— begin Data block —

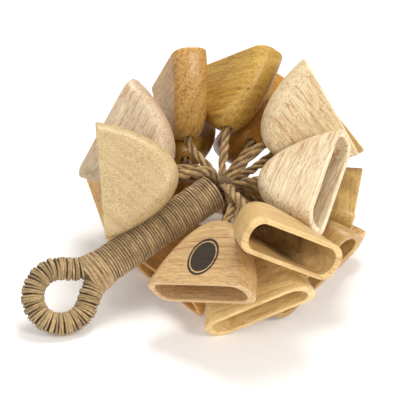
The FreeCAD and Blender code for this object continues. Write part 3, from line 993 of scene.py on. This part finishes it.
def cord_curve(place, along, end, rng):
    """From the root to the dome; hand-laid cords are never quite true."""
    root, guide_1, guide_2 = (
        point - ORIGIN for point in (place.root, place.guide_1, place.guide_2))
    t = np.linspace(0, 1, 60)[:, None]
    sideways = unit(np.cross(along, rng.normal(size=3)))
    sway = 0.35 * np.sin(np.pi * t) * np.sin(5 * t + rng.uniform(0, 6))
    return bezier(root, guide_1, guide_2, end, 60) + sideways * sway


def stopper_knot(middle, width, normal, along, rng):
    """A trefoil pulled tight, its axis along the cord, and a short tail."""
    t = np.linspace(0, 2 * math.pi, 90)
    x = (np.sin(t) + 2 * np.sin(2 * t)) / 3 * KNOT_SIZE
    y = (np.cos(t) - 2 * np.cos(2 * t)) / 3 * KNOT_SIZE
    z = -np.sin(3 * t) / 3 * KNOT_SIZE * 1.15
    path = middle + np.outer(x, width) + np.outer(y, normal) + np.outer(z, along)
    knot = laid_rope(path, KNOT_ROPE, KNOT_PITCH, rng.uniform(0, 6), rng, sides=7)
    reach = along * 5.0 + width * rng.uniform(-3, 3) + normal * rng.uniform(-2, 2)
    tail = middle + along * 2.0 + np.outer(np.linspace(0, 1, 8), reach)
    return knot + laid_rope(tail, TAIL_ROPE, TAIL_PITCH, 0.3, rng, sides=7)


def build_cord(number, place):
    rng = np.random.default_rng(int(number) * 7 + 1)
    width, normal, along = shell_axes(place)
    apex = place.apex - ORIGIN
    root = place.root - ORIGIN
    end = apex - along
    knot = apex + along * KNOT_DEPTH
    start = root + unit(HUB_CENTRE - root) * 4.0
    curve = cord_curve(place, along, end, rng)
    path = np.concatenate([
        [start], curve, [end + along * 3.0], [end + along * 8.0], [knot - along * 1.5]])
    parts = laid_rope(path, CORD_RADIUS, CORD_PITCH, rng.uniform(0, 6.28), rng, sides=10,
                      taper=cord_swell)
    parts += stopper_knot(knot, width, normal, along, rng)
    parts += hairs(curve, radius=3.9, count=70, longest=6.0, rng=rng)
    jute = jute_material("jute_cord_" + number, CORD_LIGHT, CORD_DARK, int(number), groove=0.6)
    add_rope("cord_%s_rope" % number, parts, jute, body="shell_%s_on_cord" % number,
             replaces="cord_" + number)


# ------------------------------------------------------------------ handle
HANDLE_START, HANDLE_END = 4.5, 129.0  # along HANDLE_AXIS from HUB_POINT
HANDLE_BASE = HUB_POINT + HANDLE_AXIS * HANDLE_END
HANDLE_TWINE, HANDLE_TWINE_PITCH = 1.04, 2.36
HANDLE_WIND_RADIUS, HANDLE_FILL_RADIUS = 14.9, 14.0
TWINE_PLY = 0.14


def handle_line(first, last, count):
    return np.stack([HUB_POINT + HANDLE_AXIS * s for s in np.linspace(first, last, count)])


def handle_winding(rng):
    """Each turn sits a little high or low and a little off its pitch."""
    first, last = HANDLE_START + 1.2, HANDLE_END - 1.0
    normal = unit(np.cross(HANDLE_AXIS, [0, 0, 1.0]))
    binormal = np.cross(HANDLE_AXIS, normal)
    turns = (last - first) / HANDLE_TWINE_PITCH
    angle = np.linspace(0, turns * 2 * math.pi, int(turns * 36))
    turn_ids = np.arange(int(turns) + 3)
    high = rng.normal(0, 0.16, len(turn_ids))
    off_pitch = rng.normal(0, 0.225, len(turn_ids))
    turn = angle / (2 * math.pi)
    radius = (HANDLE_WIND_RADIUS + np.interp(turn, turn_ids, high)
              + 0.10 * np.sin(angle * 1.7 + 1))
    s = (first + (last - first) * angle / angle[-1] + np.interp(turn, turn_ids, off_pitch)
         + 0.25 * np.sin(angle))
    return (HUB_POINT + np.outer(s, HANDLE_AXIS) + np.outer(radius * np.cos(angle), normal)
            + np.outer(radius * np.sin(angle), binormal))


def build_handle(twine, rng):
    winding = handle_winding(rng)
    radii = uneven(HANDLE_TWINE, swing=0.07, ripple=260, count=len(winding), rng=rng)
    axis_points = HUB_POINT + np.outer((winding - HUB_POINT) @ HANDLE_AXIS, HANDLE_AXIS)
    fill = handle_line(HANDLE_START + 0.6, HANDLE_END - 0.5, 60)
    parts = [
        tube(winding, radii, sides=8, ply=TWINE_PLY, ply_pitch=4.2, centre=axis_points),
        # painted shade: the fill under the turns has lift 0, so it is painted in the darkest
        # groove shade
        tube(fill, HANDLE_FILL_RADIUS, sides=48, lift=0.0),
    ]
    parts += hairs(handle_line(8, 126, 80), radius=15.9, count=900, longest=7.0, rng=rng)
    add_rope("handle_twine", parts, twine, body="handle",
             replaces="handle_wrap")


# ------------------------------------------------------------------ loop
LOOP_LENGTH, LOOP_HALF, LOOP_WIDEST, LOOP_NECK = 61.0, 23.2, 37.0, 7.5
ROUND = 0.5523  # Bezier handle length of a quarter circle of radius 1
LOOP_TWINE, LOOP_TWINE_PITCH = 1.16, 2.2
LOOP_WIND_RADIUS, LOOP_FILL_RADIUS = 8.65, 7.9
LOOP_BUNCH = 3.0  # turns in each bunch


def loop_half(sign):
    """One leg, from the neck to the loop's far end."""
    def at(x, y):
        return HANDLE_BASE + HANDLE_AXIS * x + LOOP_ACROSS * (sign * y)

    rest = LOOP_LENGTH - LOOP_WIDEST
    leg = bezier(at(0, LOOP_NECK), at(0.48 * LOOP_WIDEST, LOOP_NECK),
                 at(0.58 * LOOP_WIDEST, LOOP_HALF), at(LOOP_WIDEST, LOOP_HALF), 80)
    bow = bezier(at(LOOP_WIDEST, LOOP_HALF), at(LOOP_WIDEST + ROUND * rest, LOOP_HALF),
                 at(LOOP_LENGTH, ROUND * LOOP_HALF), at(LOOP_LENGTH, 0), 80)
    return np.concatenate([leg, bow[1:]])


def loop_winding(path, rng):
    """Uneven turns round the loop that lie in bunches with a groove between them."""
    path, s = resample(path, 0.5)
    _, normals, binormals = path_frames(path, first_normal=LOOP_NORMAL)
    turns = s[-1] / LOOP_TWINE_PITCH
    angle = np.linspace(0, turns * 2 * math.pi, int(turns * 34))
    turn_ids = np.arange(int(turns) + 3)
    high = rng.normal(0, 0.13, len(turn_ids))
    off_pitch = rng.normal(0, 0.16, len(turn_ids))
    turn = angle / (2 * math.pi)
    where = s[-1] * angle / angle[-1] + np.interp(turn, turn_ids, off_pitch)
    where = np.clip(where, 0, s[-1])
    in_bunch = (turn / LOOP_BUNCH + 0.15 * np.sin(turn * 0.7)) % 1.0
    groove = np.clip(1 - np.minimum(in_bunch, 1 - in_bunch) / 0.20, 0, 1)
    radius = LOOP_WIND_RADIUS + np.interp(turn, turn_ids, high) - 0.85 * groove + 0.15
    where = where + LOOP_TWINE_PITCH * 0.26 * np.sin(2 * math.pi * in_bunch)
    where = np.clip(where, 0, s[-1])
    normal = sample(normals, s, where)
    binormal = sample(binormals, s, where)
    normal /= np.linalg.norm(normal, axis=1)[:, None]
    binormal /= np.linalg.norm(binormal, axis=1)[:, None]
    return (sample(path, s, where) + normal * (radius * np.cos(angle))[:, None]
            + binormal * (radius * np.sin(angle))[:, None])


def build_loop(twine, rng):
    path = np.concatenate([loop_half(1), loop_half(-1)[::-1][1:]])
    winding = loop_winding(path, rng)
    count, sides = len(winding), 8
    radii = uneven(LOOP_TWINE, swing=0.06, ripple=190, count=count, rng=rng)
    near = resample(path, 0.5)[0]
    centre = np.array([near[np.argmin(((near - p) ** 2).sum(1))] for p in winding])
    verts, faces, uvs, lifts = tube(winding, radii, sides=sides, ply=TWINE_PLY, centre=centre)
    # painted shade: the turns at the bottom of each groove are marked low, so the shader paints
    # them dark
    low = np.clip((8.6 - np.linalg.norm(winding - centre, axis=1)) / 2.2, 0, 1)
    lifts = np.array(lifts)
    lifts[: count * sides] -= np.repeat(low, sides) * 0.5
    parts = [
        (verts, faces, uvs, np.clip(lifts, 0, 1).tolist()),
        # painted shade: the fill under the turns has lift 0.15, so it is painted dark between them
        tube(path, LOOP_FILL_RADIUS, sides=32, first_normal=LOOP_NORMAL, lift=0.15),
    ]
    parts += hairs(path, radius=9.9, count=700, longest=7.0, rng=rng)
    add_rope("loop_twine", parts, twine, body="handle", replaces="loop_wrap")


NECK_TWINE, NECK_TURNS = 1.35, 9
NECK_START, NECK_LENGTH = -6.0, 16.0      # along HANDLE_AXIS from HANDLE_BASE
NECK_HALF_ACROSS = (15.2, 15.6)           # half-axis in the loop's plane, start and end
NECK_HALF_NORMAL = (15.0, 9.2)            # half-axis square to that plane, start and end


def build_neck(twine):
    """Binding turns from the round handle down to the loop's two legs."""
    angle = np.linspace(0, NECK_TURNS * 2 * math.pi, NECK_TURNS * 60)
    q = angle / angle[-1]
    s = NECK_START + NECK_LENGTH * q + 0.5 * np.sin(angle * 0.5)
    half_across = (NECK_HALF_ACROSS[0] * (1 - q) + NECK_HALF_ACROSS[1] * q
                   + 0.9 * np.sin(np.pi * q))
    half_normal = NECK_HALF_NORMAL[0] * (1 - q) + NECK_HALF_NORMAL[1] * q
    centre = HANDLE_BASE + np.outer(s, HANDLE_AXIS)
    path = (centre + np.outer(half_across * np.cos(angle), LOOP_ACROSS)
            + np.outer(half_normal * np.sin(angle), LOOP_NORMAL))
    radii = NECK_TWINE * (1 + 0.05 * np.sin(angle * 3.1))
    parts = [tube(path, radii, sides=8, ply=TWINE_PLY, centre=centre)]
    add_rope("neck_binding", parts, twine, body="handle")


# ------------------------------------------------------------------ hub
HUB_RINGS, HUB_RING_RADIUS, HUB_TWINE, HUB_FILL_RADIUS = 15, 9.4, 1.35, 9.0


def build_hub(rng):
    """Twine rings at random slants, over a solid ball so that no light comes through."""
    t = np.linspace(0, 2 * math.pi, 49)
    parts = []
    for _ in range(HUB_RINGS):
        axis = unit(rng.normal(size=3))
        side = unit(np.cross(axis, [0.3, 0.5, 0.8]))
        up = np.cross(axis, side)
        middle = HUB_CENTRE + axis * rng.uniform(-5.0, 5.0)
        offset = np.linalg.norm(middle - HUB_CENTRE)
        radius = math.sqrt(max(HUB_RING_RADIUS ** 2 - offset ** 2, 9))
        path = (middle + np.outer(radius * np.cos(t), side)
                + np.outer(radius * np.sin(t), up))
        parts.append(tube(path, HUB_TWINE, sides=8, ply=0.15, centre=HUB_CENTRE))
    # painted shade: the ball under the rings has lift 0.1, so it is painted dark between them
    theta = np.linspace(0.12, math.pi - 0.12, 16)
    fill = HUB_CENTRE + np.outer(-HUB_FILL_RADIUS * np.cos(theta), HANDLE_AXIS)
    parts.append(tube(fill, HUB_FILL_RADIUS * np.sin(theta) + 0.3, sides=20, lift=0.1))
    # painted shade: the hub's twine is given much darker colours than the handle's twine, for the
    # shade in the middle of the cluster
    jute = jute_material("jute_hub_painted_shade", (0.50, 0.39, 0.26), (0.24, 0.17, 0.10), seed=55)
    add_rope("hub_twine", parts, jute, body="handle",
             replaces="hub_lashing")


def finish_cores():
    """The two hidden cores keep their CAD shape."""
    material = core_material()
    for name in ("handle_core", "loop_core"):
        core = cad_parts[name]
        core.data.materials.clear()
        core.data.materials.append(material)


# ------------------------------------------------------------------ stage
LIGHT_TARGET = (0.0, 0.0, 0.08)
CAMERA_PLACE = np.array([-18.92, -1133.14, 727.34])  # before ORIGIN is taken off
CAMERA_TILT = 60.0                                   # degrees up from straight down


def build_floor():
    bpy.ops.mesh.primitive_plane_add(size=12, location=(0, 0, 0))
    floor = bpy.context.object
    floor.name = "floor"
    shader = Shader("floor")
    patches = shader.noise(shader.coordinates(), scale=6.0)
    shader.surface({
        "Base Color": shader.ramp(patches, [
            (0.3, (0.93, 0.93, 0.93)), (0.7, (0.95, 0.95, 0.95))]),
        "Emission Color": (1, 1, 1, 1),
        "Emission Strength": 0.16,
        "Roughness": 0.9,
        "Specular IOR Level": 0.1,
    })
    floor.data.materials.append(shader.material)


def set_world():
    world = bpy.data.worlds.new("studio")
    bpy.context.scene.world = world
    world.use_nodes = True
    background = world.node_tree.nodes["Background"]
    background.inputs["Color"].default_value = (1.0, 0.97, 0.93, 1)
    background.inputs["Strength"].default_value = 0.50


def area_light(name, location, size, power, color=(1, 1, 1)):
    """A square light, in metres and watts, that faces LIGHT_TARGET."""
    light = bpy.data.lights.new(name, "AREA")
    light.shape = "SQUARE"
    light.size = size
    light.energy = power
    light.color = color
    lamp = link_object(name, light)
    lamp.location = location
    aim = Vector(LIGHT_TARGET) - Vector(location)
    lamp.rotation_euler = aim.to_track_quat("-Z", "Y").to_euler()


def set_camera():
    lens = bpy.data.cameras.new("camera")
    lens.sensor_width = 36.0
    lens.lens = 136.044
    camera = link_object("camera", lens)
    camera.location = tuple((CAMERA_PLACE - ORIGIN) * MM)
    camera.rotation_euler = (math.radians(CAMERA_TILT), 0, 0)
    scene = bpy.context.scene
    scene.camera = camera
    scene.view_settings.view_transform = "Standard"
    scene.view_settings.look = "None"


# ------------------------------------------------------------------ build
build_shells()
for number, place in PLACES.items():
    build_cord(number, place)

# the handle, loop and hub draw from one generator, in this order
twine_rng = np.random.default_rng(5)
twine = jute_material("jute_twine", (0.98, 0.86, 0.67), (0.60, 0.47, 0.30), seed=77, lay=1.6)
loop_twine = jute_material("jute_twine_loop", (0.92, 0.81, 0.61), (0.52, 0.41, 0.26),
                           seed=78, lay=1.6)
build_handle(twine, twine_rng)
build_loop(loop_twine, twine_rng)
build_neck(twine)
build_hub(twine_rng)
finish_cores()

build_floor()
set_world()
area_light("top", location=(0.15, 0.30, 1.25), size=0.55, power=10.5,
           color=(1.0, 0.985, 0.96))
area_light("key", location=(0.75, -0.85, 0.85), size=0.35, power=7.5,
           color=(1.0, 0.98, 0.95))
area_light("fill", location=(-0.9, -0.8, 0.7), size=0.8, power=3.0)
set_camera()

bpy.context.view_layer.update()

— end Data block —

Written exercise ->
Output exactly the lines running from the line containing "core = cad_parts[name]" through the line containing "CAMERA_TILT = 60.0", and only those lines.

Result ->
        core = cad_parts[name]
        core.data.materials.clear()
        core.data.materials.append(material)


# ------------------------------------------------------------------ stage
LIGHT_TARGET = (0.0, 0.0, 0.08)
CAMERA_PLACE = np.array([-18.92, -1133.14, 727.34])  # before ORIGIN is taken off
CAMERA_TILT = 60.0                                   # degrees up from straight down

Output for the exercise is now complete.